Is this a brand new gun? Maybe the barrel needs a break in? If the barrel is tight and still getting pores of the rifling filled maybe the rounds are gripping tighter and tighter. I don't know if this is the case but after you double check all your screws and shoot a few tins of pellets through with regular cleanings maybe it will settle in a bit. Otherwise you might want to go back to different pellets to make sure that your scope cross hairs aren't drifting on you. Please keep posting if you find something out. I have had issues in the past that I never figured out but seemed to just go away after a while.
 
I believe that your slight drift may be due to you canting the Pistol slightly as the shot string progresses. I have seen this before and it takes very little cant of the rifle / pistol to throw off your nice grouping of the RWS pellets. I had this happen quite a bit when I was shooting my modified Crosman 2240 with HPA. The little pistol became a really short carbine with a BNM breach, 18 inch barrel and moderator. The scope rings were a bit high to clear the magazine and therefore it was easy to slightly lay the gun over when trying to make the cheek weld on the stock. Just a thought since the Marauder pistol is very similar to the set up I just described.
 
I agree with canting. Its possible when ammo does not group well, this effect is less proounced/detectable.
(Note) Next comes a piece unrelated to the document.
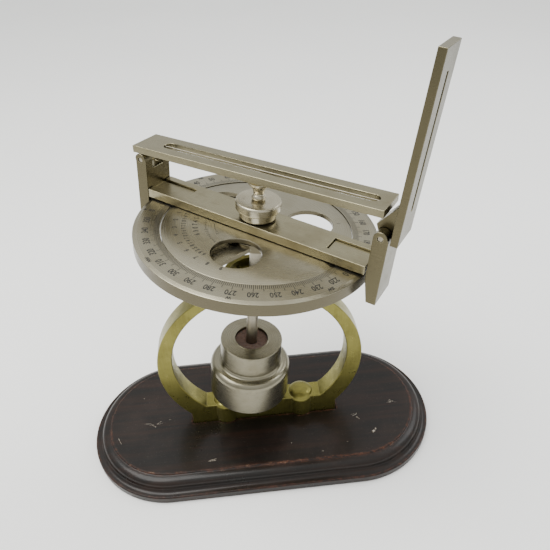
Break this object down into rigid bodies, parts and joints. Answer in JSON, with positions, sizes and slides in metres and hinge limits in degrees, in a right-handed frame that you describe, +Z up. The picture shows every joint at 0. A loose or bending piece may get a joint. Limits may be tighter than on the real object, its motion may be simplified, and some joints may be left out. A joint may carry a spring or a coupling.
{
  "type": "gimballed pelorus on a stand",
  "caption": "Pelorus: a graduated dial with a folding-vane sight bar, balanced by a counterweight in a gimbal on a brass ring stand with a wooden plinth.",
  "frame": {"origin": "centre of the plinth's flat underside", "axes": "+Z up; +X along the plinth's long axis, to the right seen from the front; +Y to the rear, along the ring's axis"},
  "size_m": [0.2724, 0.1521, 0.3125],
  "materials": {
    "wood": "near-black stained hardwood, satin, worn at the edges",
    "brass": "cast yellow brass, dull, satin",
    "nickel": "polished nickel plate over brass",
    "knob": "polished nickel plate over brass",
    "silver": "satin silver-grey metal, slightly yellowed",
    "steel": "plain turned steel",
    "felt": "brown felt",
    "wire": "drawn wire"
  },
  "bodies": {
    "stand": {"plinth": "wood", "ring_yoke": "brass", "hold_down_screw_left": "steel", "hold_down_screw_right": "steel", "pivot_screw_front": "steel", "pivot_screw_rear": "steel", "pivot_lock_nut_front": "steel", "pivot_lock_nut_rear": "steel"},
    "gimbal": {"gimbal_ring": "brass", "gimbal_pin_left": "steel", "gimbal_pin_right": "steel"},
    "pendulum": {"pendulum_shaft": "steel", "gimbal_hub": "steel", "counterweight": "nickel", "weight_felt": "felt", "weight_nut": "steel", "inner_disc": "silver", "centre_bush": "steel", "thrust_washer": "steel"},
    "dial": {"graduated_dial": "silver"},
    "bar": {"sight_bar": "silver", "left_bracket": "silver", "right_bracket": "silver", "left_hinge_pin": "steel", "right_hinge_pin": "steel", "left_bracket_screw_1": "steel", "left_bracket_screw_2": "steel", "right_bracket_screw_1": "steel", "right_bracket_screw_2": "steel"},
    "object_vane": {"object_vane": "silver", "sight_wire": "wire"},
    "eye_vane": {"eye_vane": "silver"},
    "clamp_nut": {"clamp_nut": "knob"},
    "lock_screw": {"lock_screw": "knob"}
  },
  "joints": [
    {"name": "gimbal_outer_swing", "type": "hinge", "parent": "stand", "child": "gimbal", "pos_m": [0.0016, 0, 0.15], "axis": [0, 1, 0], "range_deg": [-23.8, 12.2]},
    {"name": "gimbal_inner_swing", "type": "hinge", "parent": "gimbal", "child": "pendulum", "pos_m": [0.0016, 0, 0.15], "axis": [0.9949, 0, -0.1011], "range_deg": [-16.8, 19.2]},
    {"name": "dial_turn", "type": "hinge", "parent": "pendulum", "child": "dial", "pos_m": [0.00603, 0.00092, 0.19357], "axis": [0.101, 0.0209, 0.9947], "continuous": true},
    {"name": "bar_turn", "type": "hinge", "parent": "pendulum", "child": "bar", "pos_m": [0.00603, 0.00092, 0.19357], "axis": [0.101, 0.0209, 0.9947], "continuous": true},
    {"name": "object_vane_raise", "type": "hinge", "parent": "bar", "child": "object_vane", "pos_m": [-0.05726, 0.04825, 0.22473], "axis": [-0.5732, -0.816, 0.0754], "range_deg": [0, 86.8]},
    {"name": "eye_vane_lean", "type": "hinge", "parent": "bar", "child": "eye_vane", "pos_m": [0.07458, -0.04532, 0.21432], "axis": [0.5732, 0.816, -0.0754], "range_deg": [0, 12]},
    {"name": "clamp_nut_turn", "type": "hinge", "parent": "pendulum", "child": "clamp_nut", "pos_m": [0.00603, 0.00092, 0.19357], "axis": [0.101, 0.0209, 0.9947], "range_deg": [0, 360]},
    {"name": "lock_screw_turn", "type": "hinge", "parent": "clamp_nut", "child": "lock_screw", "pos_m": [0.00603, 0.00092, 0.19357], "axis": [0.101, 0.0209, 0.9947], "range_deg": [0, 540]}
  ]
}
You may notice when you shoot a rifle, your entire torso moves with the rifle as a single unit, however most will move arms in pistol shooting to accomodate for position change in target. If youve ruled out equipment error, using scope level can help with this. Over time, your body position and horizontal gaze can establish position memory. Another option to accerelate could be using tagets with crosshairs bulls, being sure the are set level to match up with scope crosshairs. This can also help to determine error between shooter and equipment.